The basic folder structure will look like this:

paper1 -> species1 -> om1-em1-note -> om
                                   -> em

where paper1 refers to a paper ID (one of XX, XX, XX) and species1 refers to the species ID (one of XX, XX, XX), and om1-em1-note refers to a scenario. om1 refers to the operating model ID, em1 refers to the estimation model ID, and note refers to anything you want to append to the folder name for reference. om and em will always be named the same and will contain the operating and estimation model files. This folder structure will be created with the create_dirs() function.

It's important we have this absolutely consistent folder naming structure so that future functions that work with the output can easily traverse the folders.

Documenting how simulations were run

There will be a .r file in each paper folder that contains all calls to the wrapper function to run the simulation. It should be theoretically possible (although it would take a long time) to run the whole simulation again by sourcing the .r file. In general, the expectation is to call the wrapper function once per scenario. To facilitate distributed computing among multiple people and computers, there may be multiple function calls in the main .r folder with each running different simulation runs.

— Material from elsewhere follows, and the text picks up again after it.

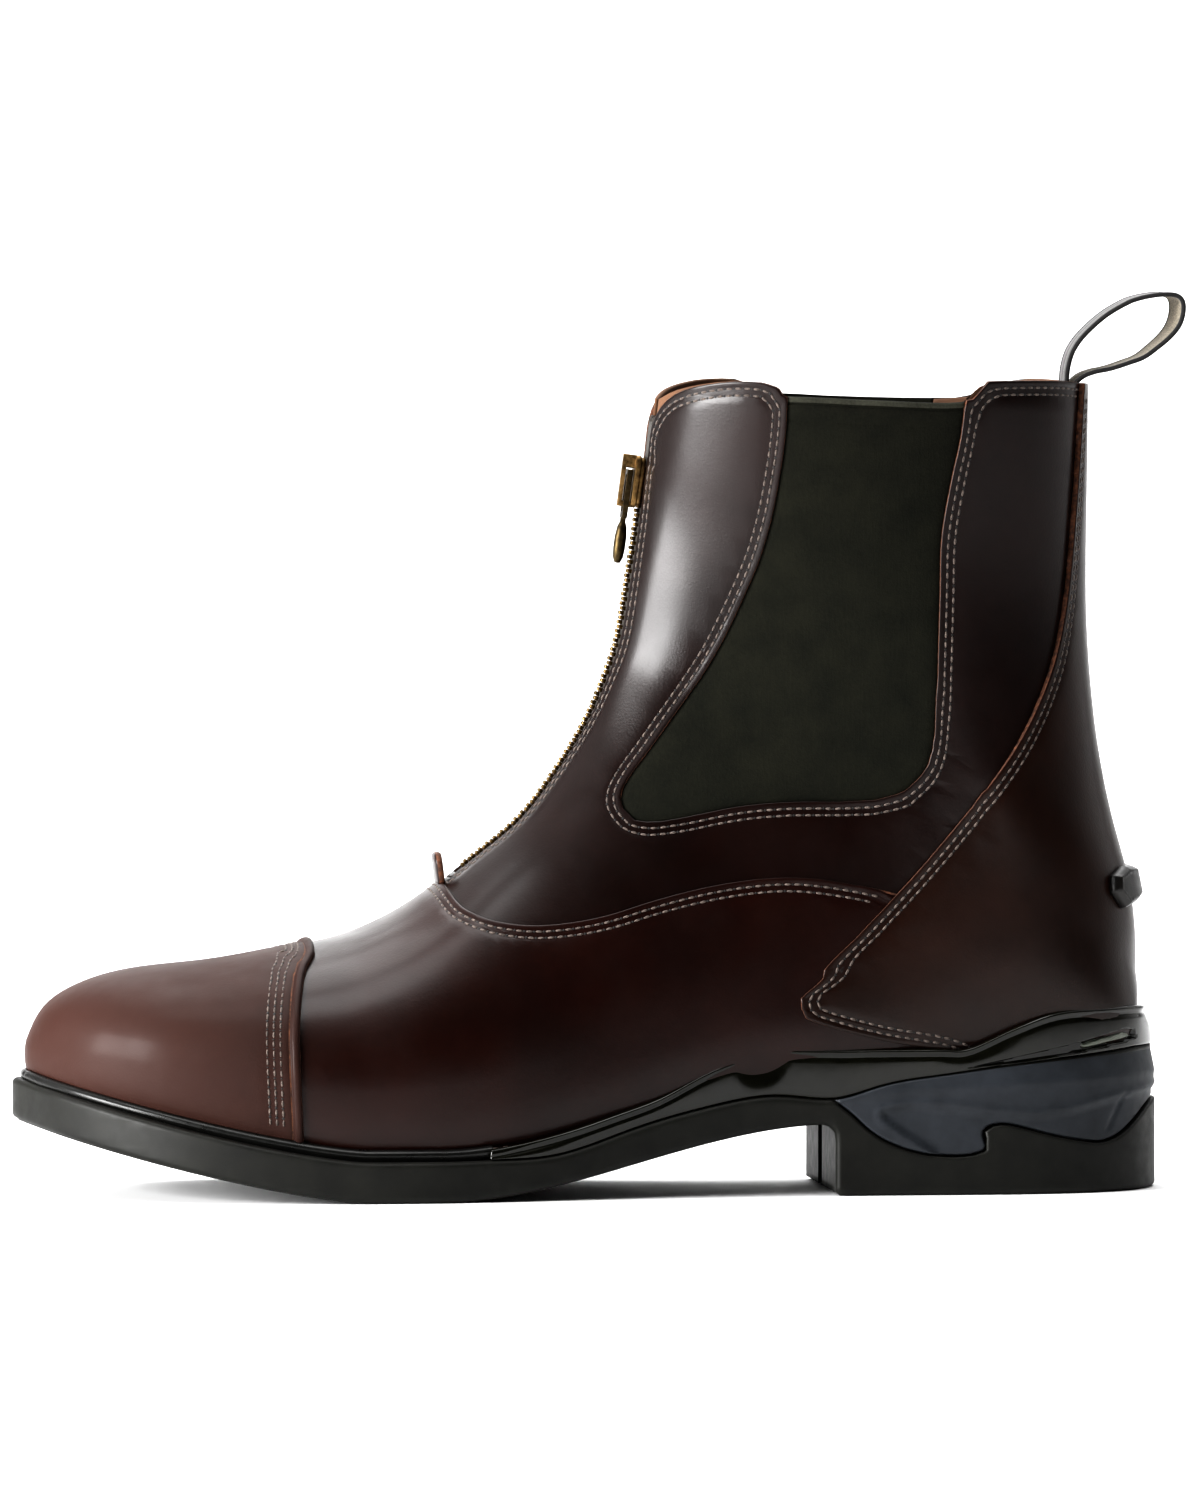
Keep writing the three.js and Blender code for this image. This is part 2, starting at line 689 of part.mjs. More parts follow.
const sole = soleStack(ground).add(heelBlock).subtract(breastGroove);
const cushionOutline = [...curve(CUSHION_EDGE, 2), ...corners([[-0.1, -0.09], [-0.1, 0.1], [0.285, 0.1]])];
const outsole = sole.subtract(prism(grow(cushionOutline, GAP / 2)));
const heelCushion = heelBlock.intersect(prism(grow(cushionOutline, -GAP / 2)));

// Insole, resting on the lasting margin and filling the opening inside it
const insoleTop = (x) => feather(x) + WALL + INSOLE_CLEARANCE + INSOLE_THICKNESS;
const insole = formAt(-WALL - INSOLE_CLEARANCE)
  .intersect(band(BEFORE_TOE, BEHIND_HEEL, () => BASE, insoleTop))
  .add(
    column(bottomInset + GAP).intersect(
      band(BEFORE_TOE, BEHIND_HEEL, feather, (x) => insoleTop(x) - INSOLE_THICKNESS / 2),
    ),
  );

// Zip tape with its chain, in the slot
const chainZone = frontZone(THROAT - CHAIN_START / UPPER_LENGTH, CHAIN_WIDTH / 2);
const zip = shell(-TAPE_RECESS - TAPE_THICKNESS, -TAPE_RECESS)
  .intersect(zipZone(GAP))
  .add(shell(-TAPE_RECESS - TAPE_THICKNESS, CHAIN_HEIGHT).intersect(chainZone))
  .intersect(belowCollar);

// The slider stands on the chain. Its bail holds the pull's crossbar.
const sliderFace = CHAIN_HEIGHT + SLIDER_CLEARANCE;
const bailInside = sliderFace + SLIDER_PLATE;
const bailOutside = bailInside + BAIL_OPENING + BAIL_BAR;
const sliderHalf = SLIDER_HEIGHT / 2;
const bailPlate = (low, high, from) =>
  plate(roundedRect(BAIL_WIDTH / 2, low, high, 0.4), from, bailOutside);
const sliderLocal = plate(roundedRect(SLIDER_WIDTH / 2, -sliderHalf, sliderHalf, 2), sliderFace, bailInside)
  .add(bailPlate(-sliderHalf, sliderHalf, bailOutside - BAIL_BAR))
  .add(bailPlate(sliderHalf - BRIDGE_HEIGHT, sliderHalf, bailInside - GAP))
  .add(bailPlate(-sliderHalf, BAIL_FOOT - sliderHalf, bailInside - GAP));

// The pull hangs from its crossbar: a ring round the bail, a short stem and a rounded drop
const hingeOut = bailInside + BAIL_OPENING / 2;
const hingeUp = sliderHalf - BRIDGE_HEIGHT - PULL_THICKNESS / 2 - SLIDER_CLEARANCE;
const windowHalf = BAIL_WIDTH / 2 + SLIDER_CLEARANCE;
const windowLength = hingeUp + sliderHalf + 1.4;
const ringHalf = windowHalf + PULL_BAR;
const pullHalf = PULL_THICKNESS / 2;
const ringEnd = windowLength + PULL_BAR;
const dropTop = ringEnd + STEM_LENGTH;
const ringShape = roundedRect(ringHalf, -ringEnd, pullHalf, 0.6);
ringShape.holes.push(
  new THREE.Path([
    new THREE.Vector2(-windowHalf, -pullHalf),
    new THREE.Vector2(-windowHalf, -windowLength),
    new THREE.Vector2(windowHalf, -windowLength),
    new THREE.Vector2(windowHalf, -pullHalf),
  ]),
);
const DROP_PROFILE = [
  [0, 0],
  [0.5, 0.02],
  [0.86, 0.14],
  [1, 0.35],
  [1, 0.62],
  [0.8, 0.85],
  [0.45, 0.98],
  [0, 1],
];
const dropGeometry = new THREE.LatheGeometry(
  DROP_PROFILE.map(([out, up]) => new THREE.Vector2(out * DROP_RADIUS, (up - 1) * DROP_LENGTH)),
  14,
)
  .rotateX(Math.PI / 2)
  .translate(0, 0, -dropTop);
const pullLocal = plate(ringShape, -pullHalf, pullHalf)
  .add(plate(roundedRect(PULL_BAR / 2, -dropTop - 1, -ringEnd + PULL_BAR / 2, 0.3), -pullHalf, pullHalf))
  .add(solidOf(dropGeometry))
  .translate(-hingeOut, 0, hingeUp);

// Both are placed on the front line of the shaft
const [zipLow, zipHigh] = [FORM_ROWS[15], FORM_ROWS[17]].map((row) => spot(row.topAlong, row.topRise));
const zipPlace = zipLow.clone().lerp(zipHigh, 0.62);
const zipLean = THREE.MathUtils.radToDeg(Math.atan2(zipHigh.x - zipLow.x, zipHigh.y - zipLow.y));
const onFront = (solid) => solid.rotate(0, zipLean, 0).translate(zipPlace.x, 0, zipPlace.y);

// Spur rest on the back of the counter
const spurRest = shell(cupInner, cupInner + SPUR_REACH).intersect(prism(corners(SPUR_EDGE)));

// Webbing pull loop, from inside the back of the collar up, over and down to the collar's edge
const LOOP_LINE = [
  [0.0595, 0.885],
  [0.0598, 0.935],
  [0.0597, 0.978],
  [0.058, 1.002],
  [0.053, 1.024],
  [0.043, 1.044],
  [0.025, 1.067],
  [0.006, 1.082],
  [-0.012, 1.091],
  [-0.031, 1.095],
  [-0.043, 1.092],
  [-0.0475, 1.079],
  [-0.0455, 1.056],
  [-0.038, 1.037],
  [-0.024, 1.017],
  [-0.008, 1.0],
  [0.016, 0.99],
  [0.038, 0.985],
];
const pullLoop = (() => {
  const line = curve(LOOP_LINE, 1);
  const side = (sign) =>
    line.map((point, i) => {
      const ahead = line[Math.min(i + 1, line.length - 1)];
      const tangent = ahead.clone().sub(line[Math.max(i - 1, 0)]).normalize();
      const away = new THREE.Vector2(-tangent.y, tangent.x);
      return point.clone().addScaledVector(away, (sign * WEBBING_THICKNESS) / 2);
    });
  return prism([...side(1), ...side(-1).reverse()], -WEBBING_WIDTH / 2, WEBBING_WIDTH / 2);
})();

const finish = (color, roughness, metalness = 0) =>
  new THREE.MeshStandardMaterial({ color, roughness, metalness });
const LEATHER = finish(0x2e1a12, 0.35);
const PARTS = [
  ["upper", upper, LEATHER],
  ["toe_cap", toeCap, LEATHER],
  ["counter", counter, LEATHER],
  ["gore_lateral", goreLateral, finish(0x14160f, 0.9)],
  ["gore_medial", goreMedial, finish(0x14160f, 0.9)],
  ["zip", zip, finish(0x6b5630, 0.45, 0.7)],
  ["zip_slider", onFront(sliderLocal), finish(0x7a6238, 0.4, 0.9)],
  ["zip_pull", onFront(pullLocal), finish(0x7a6238, 0.4, 0.9)],
  ["pull_loop", pullLoop, finish(0x9a9a98, 0.85)],
  ["spur_rest", spurRest, finish(0x201510, 0.5)],
  ["insole", insole, finish(0x8a5a34, 0.8)],
  ["welt_bead", weltBead, finish(0x121110, 0.5)],
  ["heel_cup", heelCup, finish(0x0a0b0a, 0.15)],
  ["heel_cushion", heelCushion, finish(0x59616b, 0.6)],
  ["outsole", outsole, finish(0x1c1c1e, 0.75)],
];

const boot = new THREE.Group();
boot.name = "paddock_boot";
PARTS.forEach(([name, solid, material]) => boot.add(meshOf(name, solid, material.clone())));
export default boot;
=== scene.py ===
# Looks of the zip-front paddock boot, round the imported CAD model.
# The tables below are in millimetres and in shares of the named sizes. Objects are made in metres.
import math
from typing import NamedTuple

import bmesh
import bpy
import numpy as np
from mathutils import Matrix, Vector


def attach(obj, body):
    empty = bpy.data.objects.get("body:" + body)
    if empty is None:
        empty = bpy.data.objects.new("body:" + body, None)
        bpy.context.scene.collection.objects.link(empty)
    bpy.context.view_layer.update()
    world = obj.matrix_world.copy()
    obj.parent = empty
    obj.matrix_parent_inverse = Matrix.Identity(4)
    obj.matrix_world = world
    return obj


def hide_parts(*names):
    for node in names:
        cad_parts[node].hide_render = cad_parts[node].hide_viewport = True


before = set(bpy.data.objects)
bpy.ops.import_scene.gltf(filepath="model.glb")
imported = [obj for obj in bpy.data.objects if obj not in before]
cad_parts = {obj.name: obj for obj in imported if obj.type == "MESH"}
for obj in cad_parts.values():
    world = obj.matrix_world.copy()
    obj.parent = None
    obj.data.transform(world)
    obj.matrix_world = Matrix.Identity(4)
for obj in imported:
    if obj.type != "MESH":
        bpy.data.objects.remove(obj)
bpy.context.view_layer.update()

MM = 0.001
TURN = 2 * math.pi

# Sizes of the last and the sole, as in the part
UPPER_LENGTH = 293.0
BALL_WIDTH = 100.0
SHAFT_HEIGHT = 181.0
HEEL_BACK = 37.0
SOLE_THICKNESS = 11.0
TOE_SPRING = 18.0
HEEL_RISE = 22.0
SEAT_SLOPE = 7.0
SHANK_DEPTH = 3.0
WELT_REACH = 5.4
OVERLAY = 1.3
GAP = 0.3
BALL_FRONT = 0.713
BALL_REAR = 0.645
BREAST = 0.283
TREAD_POWER = 1.35

# Heights of the leather's layers over the form
QUARTER_TOP = 0.0
WALL_MIDDLE = -1.2
LINING = -2.4
VAMP_TOP = 0.8
OVERLAY_TOP = 1.6
CAP_BEAD = 0.75
GORE_TOP = -0.5
GORE_BACK = -1.9
SHEET_GAP = 0.02

# Rolled edges of the leather: distances from the cut edge, and how far the surface has dropped at each
ROLL_LEVELS = (0.05, 0.16, 0.34, 0.6)
ROLL_DROPS = (1.0, 0.42, 0.16, 0.04, 0.0)
ROLL_RADIUS = 0.38
LINING_ROLL = (-1.25, -1.9, -2.2, -2.36, -2.4)

# Stitching. Rings of a stitch or hole are (share of its half length, share of its radius)
PITCH = 2.6
STITCH_LENGTH = 1.9
THREAD_RADIUS = 0.34
HOLE_LENGTH = 1.0
HOLE_RADIUS = 0.46
SEAM_1 = 1.9
SEAM_2 = 3.7
SEAM_END = 0.3
CAP_ROWS = (5.1, 6.9, 8.7)
CAP_BEAD_HALF = 1.15
CAP_STRIP = (2.6, 2.95)
STITCH_RINGS = ((-1.0, 0.3), (-0.78, 0.82), (-0.3, 1.0), (0.3, 1.0), (0.78, 0.82), (1.0, 0.3))
HOLE_RINGS = ((-1.0, 0.4), (0.0, 1.0), (1.0, 0.4))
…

In the end, this will mimic the concept of having a plain text control file, but avoid us having to invent a new file format, and error check the input. We'll be able to work directly within the R framework.

What the "wrapper" function will do

The wrapper function will take care of:

  1. moving operating and estimating models to the correct folders

  2. running the operating model

  3. manipulating data as needed

  4. renaming files and file extensions as needed

  5. running the estimation model

Generating the operating and estimating models

The wrapper function will take as input an operating folder and estimating folder. It is therefore the responsibility of the user to have these generated beforehand. We went this route to make the wrapper function as generalizable as possible. We will have examples of how the R functions can help generate these folders in a vignette.

Recruitment deviations

The recruitment deviations will be in a 100x100 matrix with the columns representing different simulation runs and the rows representing years 1:100. These will be stored in a .rda file in the R package. They can then be easily loaded with data(recdevs) or we can have them loaded automatically with lazyload in the package description. Sean will take care of this.

The recruitment deviations will be generated as N(0, 1) and will be scaled by each operating model. Kelli will write a function to find the desired standard deviation and scale the data.